#### [YOUR OBJECTIVE]
Please give the data below again in full, exactly as it stands.

#### [MATERIAL PROVIDED]
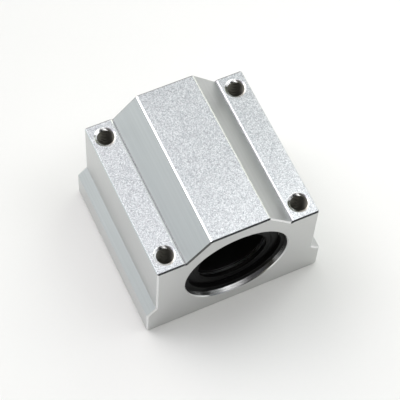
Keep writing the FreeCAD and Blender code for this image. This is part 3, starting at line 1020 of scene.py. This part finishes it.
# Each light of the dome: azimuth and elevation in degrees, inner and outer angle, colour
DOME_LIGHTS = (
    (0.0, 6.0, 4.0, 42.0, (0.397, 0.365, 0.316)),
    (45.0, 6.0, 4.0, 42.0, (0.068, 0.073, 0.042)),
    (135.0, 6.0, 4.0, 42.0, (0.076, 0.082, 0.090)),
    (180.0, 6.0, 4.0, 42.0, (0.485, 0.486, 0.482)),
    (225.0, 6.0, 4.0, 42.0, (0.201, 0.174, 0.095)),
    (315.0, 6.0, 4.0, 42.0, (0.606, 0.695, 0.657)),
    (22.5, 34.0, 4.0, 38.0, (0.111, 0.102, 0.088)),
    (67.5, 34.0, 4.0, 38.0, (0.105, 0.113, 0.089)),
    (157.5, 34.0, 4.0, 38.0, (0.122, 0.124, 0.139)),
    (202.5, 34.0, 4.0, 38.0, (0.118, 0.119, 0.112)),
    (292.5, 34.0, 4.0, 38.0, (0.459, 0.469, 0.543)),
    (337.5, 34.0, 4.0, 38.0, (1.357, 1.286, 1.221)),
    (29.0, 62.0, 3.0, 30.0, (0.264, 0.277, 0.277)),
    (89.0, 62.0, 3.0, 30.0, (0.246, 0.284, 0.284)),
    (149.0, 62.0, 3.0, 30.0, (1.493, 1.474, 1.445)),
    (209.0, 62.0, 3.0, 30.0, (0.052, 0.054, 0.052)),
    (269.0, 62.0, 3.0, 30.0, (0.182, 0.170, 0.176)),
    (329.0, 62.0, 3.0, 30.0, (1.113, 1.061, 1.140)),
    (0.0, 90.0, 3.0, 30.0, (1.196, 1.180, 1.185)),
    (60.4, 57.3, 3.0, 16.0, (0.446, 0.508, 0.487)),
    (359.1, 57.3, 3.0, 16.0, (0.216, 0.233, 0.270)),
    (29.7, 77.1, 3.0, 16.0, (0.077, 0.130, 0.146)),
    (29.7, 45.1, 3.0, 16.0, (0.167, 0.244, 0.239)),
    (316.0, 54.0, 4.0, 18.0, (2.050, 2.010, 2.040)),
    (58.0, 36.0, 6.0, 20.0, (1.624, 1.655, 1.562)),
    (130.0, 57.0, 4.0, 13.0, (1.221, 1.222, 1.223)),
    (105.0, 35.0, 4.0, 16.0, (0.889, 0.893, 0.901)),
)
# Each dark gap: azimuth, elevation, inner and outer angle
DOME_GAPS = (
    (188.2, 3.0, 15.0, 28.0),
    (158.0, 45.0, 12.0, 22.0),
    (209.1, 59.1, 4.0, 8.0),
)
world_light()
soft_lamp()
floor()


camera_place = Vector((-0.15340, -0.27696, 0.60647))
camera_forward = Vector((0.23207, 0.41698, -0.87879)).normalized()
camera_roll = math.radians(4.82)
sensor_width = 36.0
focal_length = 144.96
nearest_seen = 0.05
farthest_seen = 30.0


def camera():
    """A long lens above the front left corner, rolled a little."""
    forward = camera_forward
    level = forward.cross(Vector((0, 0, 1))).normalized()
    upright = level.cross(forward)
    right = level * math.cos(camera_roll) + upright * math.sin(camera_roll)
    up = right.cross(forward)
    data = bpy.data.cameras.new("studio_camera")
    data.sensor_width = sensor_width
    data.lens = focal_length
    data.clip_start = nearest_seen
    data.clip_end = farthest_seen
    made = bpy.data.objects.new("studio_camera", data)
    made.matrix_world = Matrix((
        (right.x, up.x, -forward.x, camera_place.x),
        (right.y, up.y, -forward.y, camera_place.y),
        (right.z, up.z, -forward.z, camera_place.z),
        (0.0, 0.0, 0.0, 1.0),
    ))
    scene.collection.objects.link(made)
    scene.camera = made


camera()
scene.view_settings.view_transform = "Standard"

#### [RESULT OF THIS TASK]
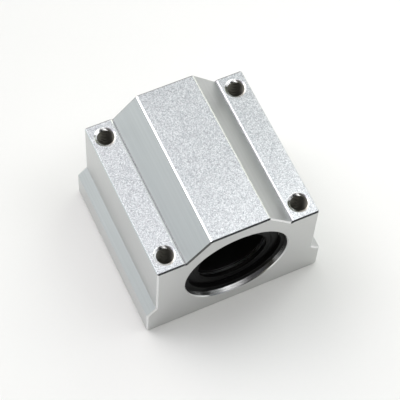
Keep writing the FreeCAD and Blender code for this image. This is part 3, starting at line 1020 of scene.py. This part finishes it.
# Each light of the dome: azimuth and elevation in degrees, inner and outer angle, colour
DOME_LIGHTS = (
    (0.0, 6.0, 4.0, 42.0, (0.397, 0.365, 0.316)),
    (45.0, 6.0, 4.0, 42.0, (0.068, 0.073, 0.042)),
    (135.0, 6.0, 4.0, 42.0, (0.076, 0.082, 0.090)),
    (180.0, 6.0, 4.0, 42.0, (0.485, 0.486, 0.482)),
    (225.0, 6.0, 4.0, 42.0, (0.201, 0.174, 0.095)),
    (315.0, 6.0, 4.0, 42.0, (0.606, 0.695, 0.657)),
    (22.5, 34.0, 4.0, 38.0, (0.111, 0.102, 0.088)),
    (67.5, 34.0, 4.0, 38.0, (0.105, 0.113, 0.089)),
    (157.5, 34.0, 4.0, 38.0, (0.122, 0.124, 0.139)),
    (202.5, 34.0, 4.0, 38.0, (0.118, 0.119, 0.112)),
    (292.5, 34.0, 4.0, 38.0, (0.459, 0.469, 0.543)),
    (337.5, 34.0, 4.0, 38.0, (1.357, 1.286, 1.221)),
    (29.0, 62.0, 3.0, 30.0, (0.264, 0.277, 0.277)),
    (89.0, 62.0, 3.0, 30.0, (0.246, 0.284, 0.284)),
    (149.0, 62.0, 3.0, 30.0, (1.493, 1.474, 1.445)),
    (209.0, 62.0, 3.0, 30.0, (0.052, 0.054, 0.052)),
    (269.0, 62.0, 3.0, 30.0, (0.182, 0.170, 0.176)),
    (329.0, 62.0, 3.0, 30.0, (1.113, 1.061, 1.140)),
    (0.0, 90.0, 3.0, 30.0, (1.196, 1.180, 1.185)),
    (60.4, 57.3, 3.0, 16.0, (0.446, 0.508, 0.487)),
    (359.1, 57.3, 3.0, 16.0, (0.216, 0.233, 0.270)),
    (29.7, 77.1, 3.0, 16.0, (0.077, 0.130, 0.146)),
    (29.7, 45.1, 3.0, 16.0, (0.167, 0.244, 0.239)),
    (316.0, 54.0, 4.0, 18.0, (2.050, 2.010, 2.040)),
    (58.0, 36.0, 6.0, 20.0, (1.624, 1.655, 1.562)),
    (130.0, 57.0, 4.0, 13.0, (1.221, 1.222, 1.223)),
    (105.0, 35.0, 4.0, 16.0, (0.889, 0.893, 0.901)),
)
# Each dark gap: azimuth, elevation, inner and outer angle
DOME_GAPS = (
    (188.2, 3.0, 15.0, 28.0),
    (158.0, 45.0, 12.0, 22.0),
    (209.1, 59.1, 4.0, 8.0),
)
world_light()
soft_lamp()
floor()


camera_place = Vector((-0.15340, -0.27696, 0.60647))
camera_forward = Vector((0.23207, 0.41698, -0.87879)).normalized()
camera_roll = math.radians(4.82)
sensor_width = 36.0
focal_length = 144.96
nearest_seen = 0.05
farthest_seen = 30.0


def camera():
    """A long lens above the front left corner, rolled a little."""
    forward = camera_forward
    level = forward.cross(Vector((0, 0, 1))).normalized()
    upright = level.cross(forward)
    right = level * math.cos(camera_roll) + upright * math.sin(camera_roll)
    up = right.cross(forward)
    data = bpy.data.cameras.new("studio_camera")
    data.sensor_width = sensor_width
    data.lens = focal_length
    data.clip_start = nearest_seen
    data.clip_end = farthest_seen
    made = bpy.data.objects.new("studio_camera", data)
    made.matrix_world = Matrix((
        (right.x, up.x, -forward.x, camera_place.x),
        (right.y, up.y, -forward.y, camera_place.y),
        (right.z, up.z, -forward.z, camera_place.z),
        (0.0, 0.0, 0.0, 1.0),
    ))
    scene.collection.objects.link(made)
    scene.camera = made


camera()
scene.view_settings.view_transform = "Standard"